Objective
What follows is a block of records; restate each one word for word.

Recorded information

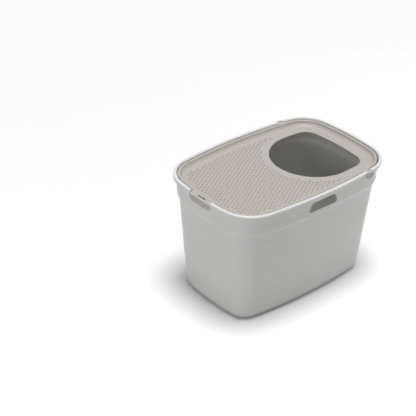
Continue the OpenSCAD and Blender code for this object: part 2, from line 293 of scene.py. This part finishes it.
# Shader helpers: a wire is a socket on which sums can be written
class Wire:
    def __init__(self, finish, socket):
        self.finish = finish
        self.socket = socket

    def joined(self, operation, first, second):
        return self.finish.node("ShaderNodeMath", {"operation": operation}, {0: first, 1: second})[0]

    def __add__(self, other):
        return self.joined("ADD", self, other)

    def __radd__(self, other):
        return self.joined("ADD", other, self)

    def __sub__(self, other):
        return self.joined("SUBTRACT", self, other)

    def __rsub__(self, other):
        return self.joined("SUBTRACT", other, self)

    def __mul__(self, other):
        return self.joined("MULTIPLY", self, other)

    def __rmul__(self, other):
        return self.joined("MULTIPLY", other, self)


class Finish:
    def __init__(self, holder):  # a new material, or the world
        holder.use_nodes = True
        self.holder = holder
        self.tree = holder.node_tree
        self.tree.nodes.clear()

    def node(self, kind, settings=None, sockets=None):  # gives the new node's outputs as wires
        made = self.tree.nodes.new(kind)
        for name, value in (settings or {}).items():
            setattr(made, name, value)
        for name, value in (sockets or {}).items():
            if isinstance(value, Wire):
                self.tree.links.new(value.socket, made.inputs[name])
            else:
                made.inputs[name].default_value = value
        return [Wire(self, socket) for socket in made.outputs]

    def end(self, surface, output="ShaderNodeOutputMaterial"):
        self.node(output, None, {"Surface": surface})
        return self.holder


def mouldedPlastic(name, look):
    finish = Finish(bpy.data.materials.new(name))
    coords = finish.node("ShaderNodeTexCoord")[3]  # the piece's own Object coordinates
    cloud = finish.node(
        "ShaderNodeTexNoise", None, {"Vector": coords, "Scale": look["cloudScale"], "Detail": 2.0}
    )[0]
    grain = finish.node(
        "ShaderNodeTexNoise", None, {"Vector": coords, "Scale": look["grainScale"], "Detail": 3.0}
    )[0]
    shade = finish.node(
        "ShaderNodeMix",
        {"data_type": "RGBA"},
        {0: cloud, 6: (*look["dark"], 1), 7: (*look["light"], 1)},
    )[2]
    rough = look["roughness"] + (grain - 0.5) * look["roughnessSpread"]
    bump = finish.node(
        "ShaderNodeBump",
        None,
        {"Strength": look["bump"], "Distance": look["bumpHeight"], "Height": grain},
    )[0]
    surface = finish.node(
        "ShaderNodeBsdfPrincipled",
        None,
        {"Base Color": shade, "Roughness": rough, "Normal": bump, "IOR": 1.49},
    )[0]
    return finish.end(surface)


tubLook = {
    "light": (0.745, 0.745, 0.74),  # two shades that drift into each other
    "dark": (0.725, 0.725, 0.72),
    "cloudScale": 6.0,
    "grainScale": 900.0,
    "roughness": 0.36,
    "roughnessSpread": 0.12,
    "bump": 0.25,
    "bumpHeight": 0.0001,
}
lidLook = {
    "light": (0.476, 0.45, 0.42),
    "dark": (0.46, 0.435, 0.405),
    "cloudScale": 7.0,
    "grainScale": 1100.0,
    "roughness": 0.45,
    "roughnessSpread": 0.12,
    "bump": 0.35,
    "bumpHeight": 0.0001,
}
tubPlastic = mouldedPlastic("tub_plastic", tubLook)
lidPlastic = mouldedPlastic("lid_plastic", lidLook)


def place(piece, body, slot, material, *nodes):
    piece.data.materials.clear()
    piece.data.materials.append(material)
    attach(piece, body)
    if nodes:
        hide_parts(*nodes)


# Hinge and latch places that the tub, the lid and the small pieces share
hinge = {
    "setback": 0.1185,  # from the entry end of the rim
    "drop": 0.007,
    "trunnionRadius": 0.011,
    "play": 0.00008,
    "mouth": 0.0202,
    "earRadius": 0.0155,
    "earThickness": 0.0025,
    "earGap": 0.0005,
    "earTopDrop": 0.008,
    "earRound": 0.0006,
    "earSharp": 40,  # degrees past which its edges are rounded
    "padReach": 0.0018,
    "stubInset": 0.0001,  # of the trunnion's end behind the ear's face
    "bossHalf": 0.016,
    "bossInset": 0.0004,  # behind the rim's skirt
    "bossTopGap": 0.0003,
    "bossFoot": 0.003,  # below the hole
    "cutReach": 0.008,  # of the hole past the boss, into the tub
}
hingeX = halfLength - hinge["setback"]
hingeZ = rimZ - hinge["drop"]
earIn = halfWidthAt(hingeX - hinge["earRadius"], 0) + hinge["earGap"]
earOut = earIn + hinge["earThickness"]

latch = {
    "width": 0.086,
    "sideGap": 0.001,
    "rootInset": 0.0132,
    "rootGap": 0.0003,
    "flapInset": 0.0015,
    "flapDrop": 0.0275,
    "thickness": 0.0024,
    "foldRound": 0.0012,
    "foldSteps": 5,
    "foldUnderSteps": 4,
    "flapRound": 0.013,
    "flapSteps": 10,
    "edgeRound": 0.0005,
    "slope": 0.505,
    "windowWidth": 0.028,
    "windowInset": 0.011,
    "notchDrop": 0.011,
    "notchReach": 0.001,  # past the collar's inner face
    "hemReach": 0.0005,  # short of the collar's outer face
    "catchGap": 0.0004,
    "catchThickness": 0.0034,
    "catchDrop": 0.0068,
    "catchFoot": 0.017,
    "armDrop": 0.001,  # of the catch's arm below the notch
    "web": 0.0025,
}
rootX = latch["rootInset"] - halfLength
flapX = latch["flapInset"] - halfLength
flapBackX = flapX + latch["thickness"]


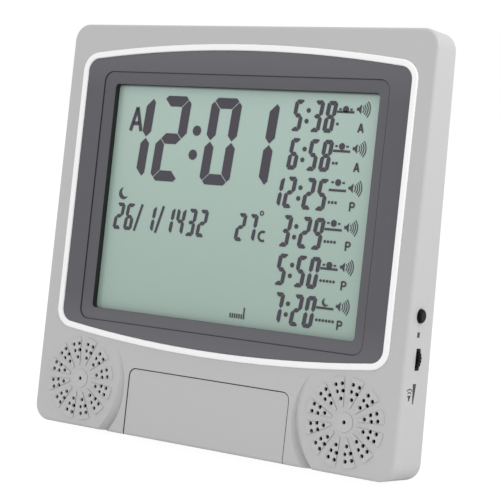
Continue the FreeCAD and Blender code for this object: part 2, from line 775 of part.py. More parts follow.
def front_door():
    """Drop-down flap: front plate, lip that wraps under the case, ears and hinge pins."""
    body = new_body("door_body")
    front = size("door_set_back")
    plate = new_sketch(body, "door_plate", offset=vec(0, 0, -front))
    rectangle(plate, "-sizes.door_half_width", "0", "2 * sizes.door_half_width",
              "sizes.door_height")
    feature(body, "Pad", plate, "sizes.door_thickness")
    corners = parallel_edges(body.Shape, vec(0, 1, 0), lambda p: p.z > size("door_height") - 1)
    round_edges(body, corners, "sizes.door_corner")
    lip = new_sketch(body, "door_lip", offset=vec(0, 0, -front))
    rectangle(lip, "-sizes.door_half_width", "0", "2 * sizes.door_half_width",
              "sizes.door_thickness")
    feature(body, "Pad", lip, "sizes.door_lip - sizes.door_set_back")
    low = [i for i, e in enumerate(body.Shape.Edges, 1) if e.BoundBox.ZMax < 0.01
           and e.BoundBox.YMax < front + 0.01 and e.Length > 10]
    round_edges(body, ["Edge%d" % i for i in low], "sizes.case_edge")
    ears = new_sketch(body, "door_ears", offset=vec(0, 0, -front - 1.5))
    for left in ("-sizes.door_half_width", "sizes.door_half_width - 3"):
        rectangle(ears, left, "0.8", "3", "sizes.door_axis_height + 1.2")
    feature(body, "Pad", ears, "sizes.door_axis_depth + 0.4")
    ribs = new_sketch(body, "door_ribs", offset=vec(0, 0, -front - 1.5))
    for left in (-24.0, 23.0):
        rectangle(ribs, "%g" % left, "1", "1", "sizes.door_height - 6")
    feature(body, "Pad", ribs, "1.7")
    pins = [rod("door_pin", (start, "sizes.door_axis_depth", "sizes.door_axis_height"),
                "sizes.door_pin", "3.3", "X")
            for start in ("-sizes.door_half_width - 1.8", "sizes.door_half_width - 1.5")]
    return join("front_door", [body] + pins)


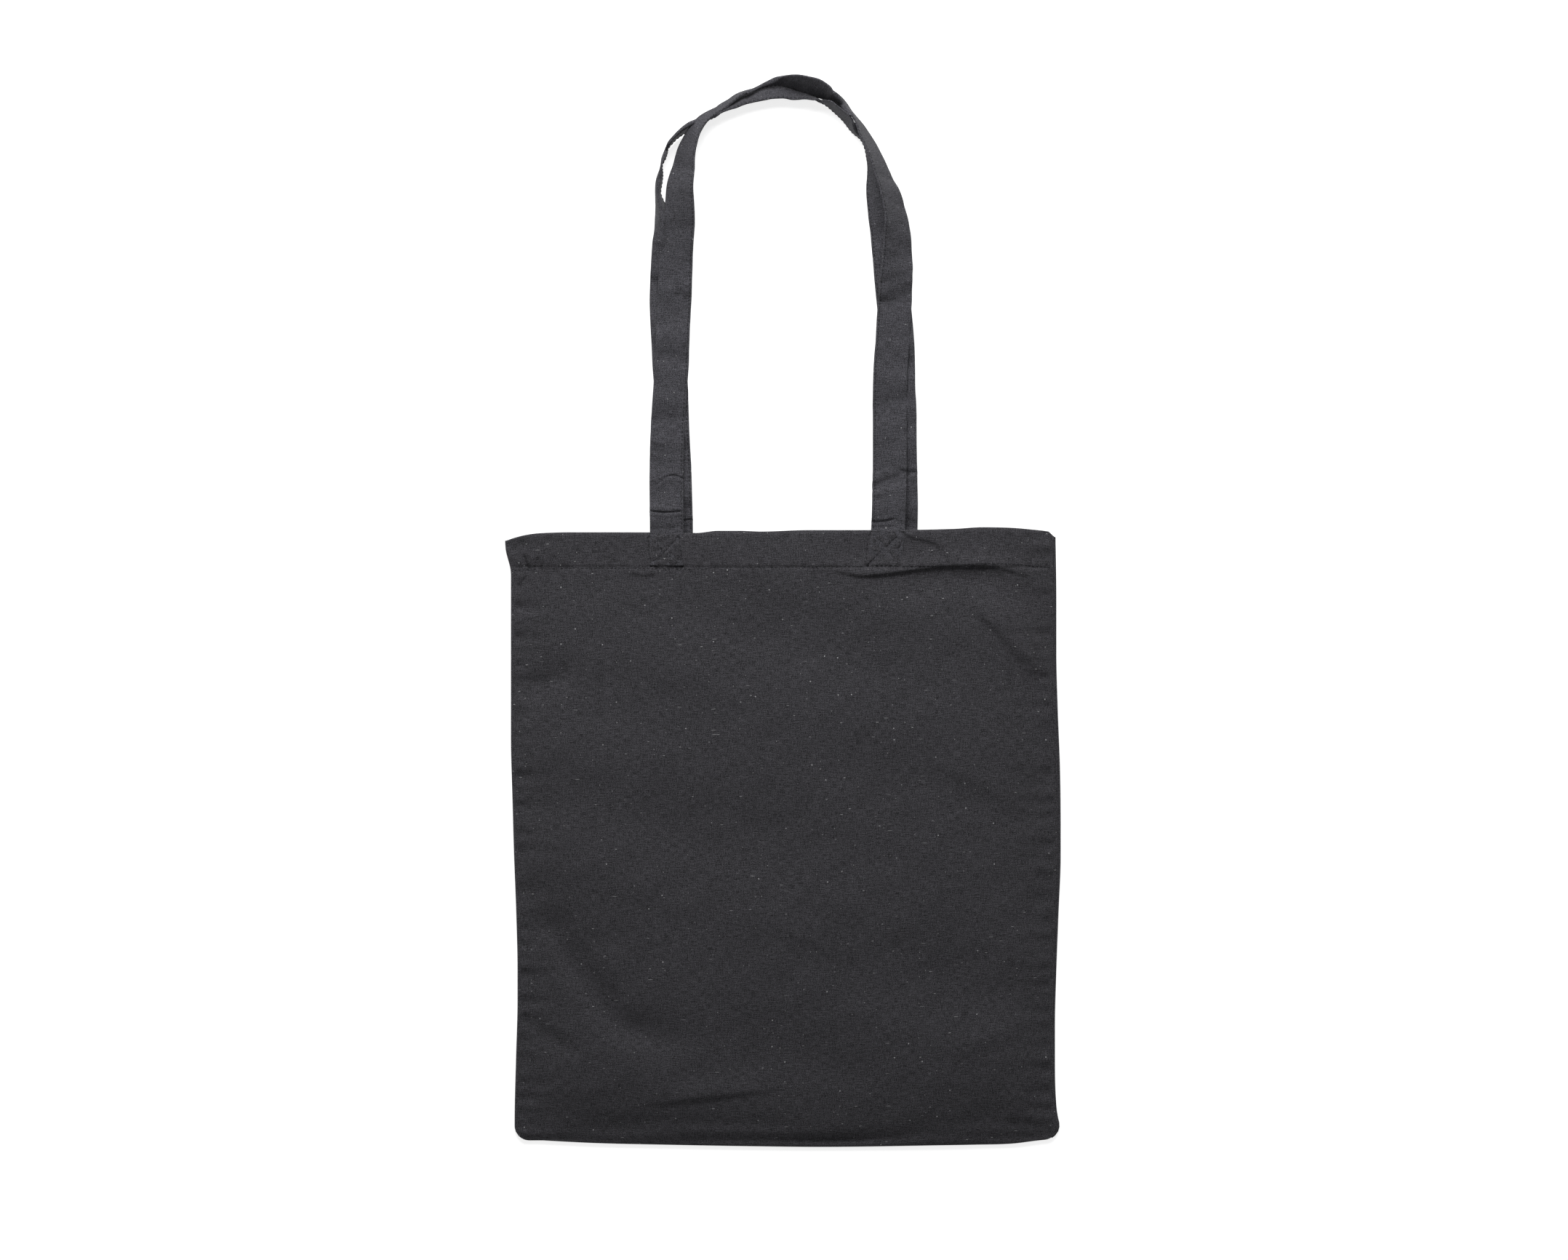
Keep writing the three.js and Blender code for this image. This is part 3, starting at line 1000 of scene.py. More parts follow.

Answer below
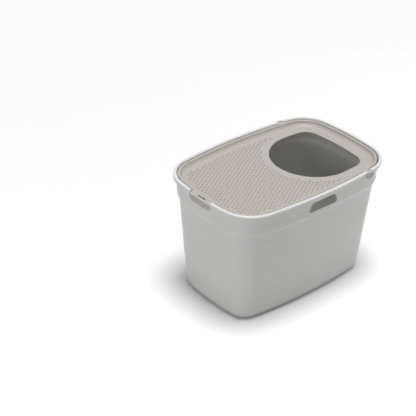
Continue the OpenSCAD and Blender code for this object: part 2, from line 293 of scene.py. This part finishes it.
# Shader helpers: a wire is a socket on which sums can be written
class Wire:
    def __init__(self, finish, socket):
        self.finish = finish
        self.socket = socket

    def joined(self, operation, first, second):
        return self.finish.node("ShaderNodeMath", {"operation": operation}, {0: first, 1: second})[0]

    def __add__(self, other):
        return self.joined("ADD", self, other)

    def __radd__(self, other):
        return self.joined("ADD", other, self)

    def __sub__(self, other):
        return self.joined("SUBTRACT", self, other)

    def __rsub__(self, other):
        return self.joined("SUBTRACT", other, self)

    def __mul__(self, other):
        return self.joined("MULTIPLY", self, other)

    def __rmul__(self, other):
        return self.joined("MULTIPLY", other, self)


class Finish:
    def __init__(self, holder):  # a new material, or the world
        holder.use_nodes = True
        self.holder = holder
        self.tree = holder.node_tree
        self.tree.nodes.clear()

    def node(self, kind, settings=None, sockets=None):  # gives the new node's outputs as wires
        made = self.tree.nodes.new(kind)
        for name, value in (settings or {}).items():
            setattr(made, name, value)
        for name, value in (sockets or {}).items():
            if isinstance(value, Wire):
                self.tree.links.new(value.socket, made.inputs[name])
            else:
                made.inputs[name].default_value = value
        return [Wire(self, socket) for socket in made.outputs]

    def end(self, surface, output="ShaderNodeOutputMaterial"):
        self.node(output, None, {"Surface": surface})
        return self.holder


def mouldedPlastic(name, look):
    finish = Finish(bpy.data.materials.new(name))
    coords = finish.node("ShaderNodeTexCoord")[3]  # the piece's own Object coordinates
    cloud = finish.node(
        "ShaderNodeTexNoise", None, {"Vector": coords, "Scale": look["cloudScale"], "Detail": 2.0}
    )[0]
    grain = finish.node(
        "ShaderNodeTexNoise", None, {"Vector": coords, "Scale": look["grainScale"], "Detail": 3.0}
    )[0]
    shade = finish.node(
        "ShaderNodeMix",
        {"data_type": "RGBA"},
        {0: cloud, 6: (*look["dark"], 1), 7: (*look["light"], 1)},
    )[2]
    rough = look["roughness"] + (grain - 0.5) * look["roughnessSpread"]
    bump = finish.node(
        "ShaderNodeBump",
        None,
        {"Strength": look["bump"], "Distance": look["bumpHeight"], "Height": grain},
    )[0]
    surface = finish.node(
        "ShaderNodeBsdfPrincipled",
        None,
        {"Base Color": shade, "Roughness": rough, "Normal": bump, "IOR": 1.49},
    )[0]
    return finish.end(surface)


tubLook = {
    "light": (0.745, 0.745, 0.74),  # two shades that drift into each other
    "dark": (0.725, 0.725, 0.72),
    "cloudScale": 6.0,
    "grainScale": 900.0,
    "roughness": 0.36,
    "roughnessSpread": 0.12,
    "bump": 0.25,
    "bumpHeight": 0.0001,
}
lidLook = {
    "light": (0.476, 0.45, 0.42),
    "dark": (0.46, 0.435, 0.405),
    "cloudScale": 7.0,
    "grainScale": 1100.0,
    "roughness": 0.45,
    "roughnessSpread": 0.12,
    "bump": 0.35,
    "bumpHeight": 0.0001,
}
tubPlastic = mouldedPlastic("tub_plastic", tubLook)
lidPlastic = mouldedPlastic("lid_plastic", lidLook)


def place(piece, body, slot, material, *nodes):
    piece.data.materials.clear()
    piece.data.materials.append(material)
    attach(piece, body)
    if nodes:
        hide_parts(*nodes)


# Hinge and latch places that the tub, the lid and the small pieces share
hinge = {
    "setback": 0.1185,  # from the entry end of the rim
    "drop": 0.007,
    "trunnionRadius": 0.011,
    "play": 0.00008,
    "mouth": 0.0202,
    "earRadius": 0.0155,
    "earThickness": 0.0025,
    "earGap": 0.0005,
    "earTopDrop": 0.008,
    "earRound": 0.0006,
    "earSharp": 40,  # degrees past which its edges are rounded
    "padReach": 0.0018,
    "stubInset": 0.0001,  # of the trunnion's end behind the ear's face
    "bossHalf": 0.016,
    "bossInset": 0.0004,  # behind the rim's skirt
    "bossTopGap": 0.0003,
    "bossFoot": 0.003,  # below the hole
    "cutReach": 0.008,  # of the hole past the boss, into the tub
}
hingeX = halfLength - hinge["setback"]
hingeZ = rimZ - hinge["drop"]
earIn = halfWidthAt(hingeX - hinge["earRadius"], 0) + hinge["earGap"]
earOut = earIn + hinge["earThickness"]

latch = {
    "width": 0.086,
    "sideGap": 0.001,
    "rootInset": 0.0132,
    "rootGap": 0.0003,
    "flapInset": 0.0015,
    "flapDrop": 0.0275,
    "thickness": 0.0024,
    "foldRound": 0.0012,
    "foldSteps": 5,
    "foldUnderSteps": 4,
    "flapRound": 0.013,
    "flapSteps": 10,
    "edgeRound": 0.0005,
    "slope": 0.505,
    "windowWidth": 0.028,
    "windowInset": 0.011,
    "notchDrop": 0.011,
    "notchReach": 0.001,  # past the collar's inner face
    "hemReach": 0.0005,  # short of the collar's outer face
    "catchGap": 0.0004,
    "catchThickness": 0.0034,
    "catchDrop": 0.0068,
    "catchFoot": 0.017,
    "armDrop": 0.001,  # of the catch's arm below the notch
    "web": 0.0025,
}
rootX = latch["rootInset"] - halfLength
flapX = latch["flapInset"] - halfLength
flapBackX = flapX + latch["thickness"]


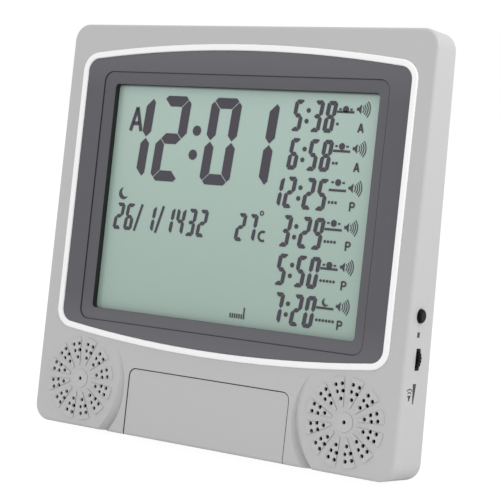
Continue the FreeCAD and Blender code for this object: part 2, from line 775 of part.py. More parts follow.
def front_door():
    """Drop-down flap: front plate, lip that wraps under the case, ears and hinge pins."""
    body = new_body("door_body")
    front = size("door_set_back")
    plate = new_sketch(body, "door_plate", offset=vec(0, 0, -front))
    rectangle(plate, "-sizes.door_half_width", "0", "2 * sizes.door_half_width",
              "sizes.door_height")
    feature(body, "Pad", plate, "sizes.door_thickness")
    corners = parallel_edges(body.Shape, vec(0, 1, 0), lambda p: p.z > size("door_height") - 1)
    round_edges(body, corners, "sizes.door_corner")
    lip = new_sketch(body, "door_lip", offset=vec(0, 0, -front))
    rectangle(lip, "-sizes.door_half_width", "0", "2 * sizes.door_half_width",
              "sizes.door_thickness")
    feature(body, "Pad", lip, "sizes.door_lip - sizes.door_set_back")
    low = [i for i, e in enumerate(body.Shape.Edges, 1) if e.BoundBox.ZMax < 0.01
           and e.BoundBox.YMax < front + 0.01 and e.Length > 10]
    round_edges(body, ["Edge%d" % i for i in low], "sizes.case_edge")
    ears = new_sketch(body, "door_ears", offset=vec(0, 0, -front - 1.5))
    for left in ("-sizes.door_half_width", "sizes.door_half_width - 3"):
        rectangle(ears, left, "0.8", "3", "sizes.door_axis_height + 1.2")
    feature(body, "Pad", ears, "sizes.door_axis_depth + 0.4")
    ribs = new_sketch(body, "door_ribs", offset=vec(0, 0, -front - 1.5))
    for left in (-24.0, 23.0):
        rectangle(ribs, "%g" % left, "1", "1", "sizes.door_height - 6")
    feature(body, "Pad", ribs, "1.7")
    pins = [rod("door_pin", (start, "sizes.door_axis_depth", "sizes.door_axis_height"),
                "sizes.door_pin", "3.3", "X")
            for start in ("-sizes.door_half_width - 1.8", "sizes.door_half_width - 1.5")]
    return join("front_door", [body] + pins)


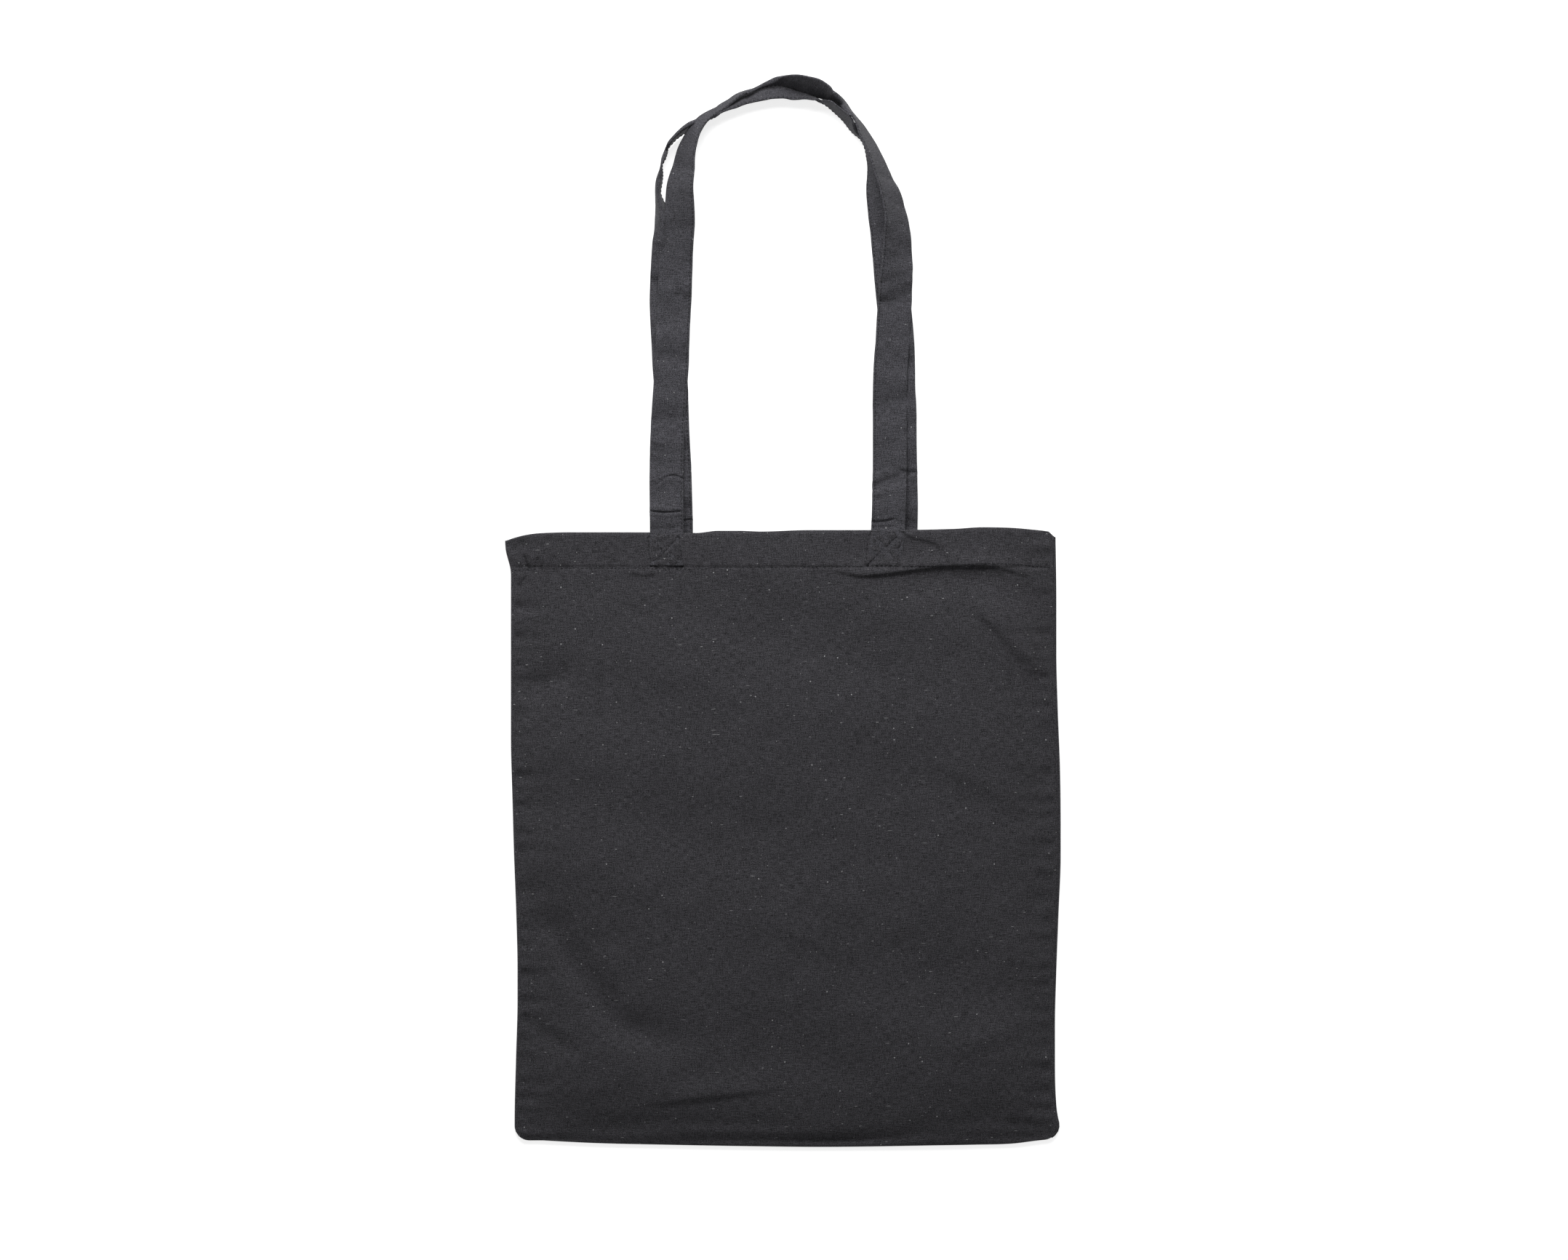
Keep writing the three.js and Blender code for this image. This is part 3, starting at line 1000 of scene.py. More parts follow.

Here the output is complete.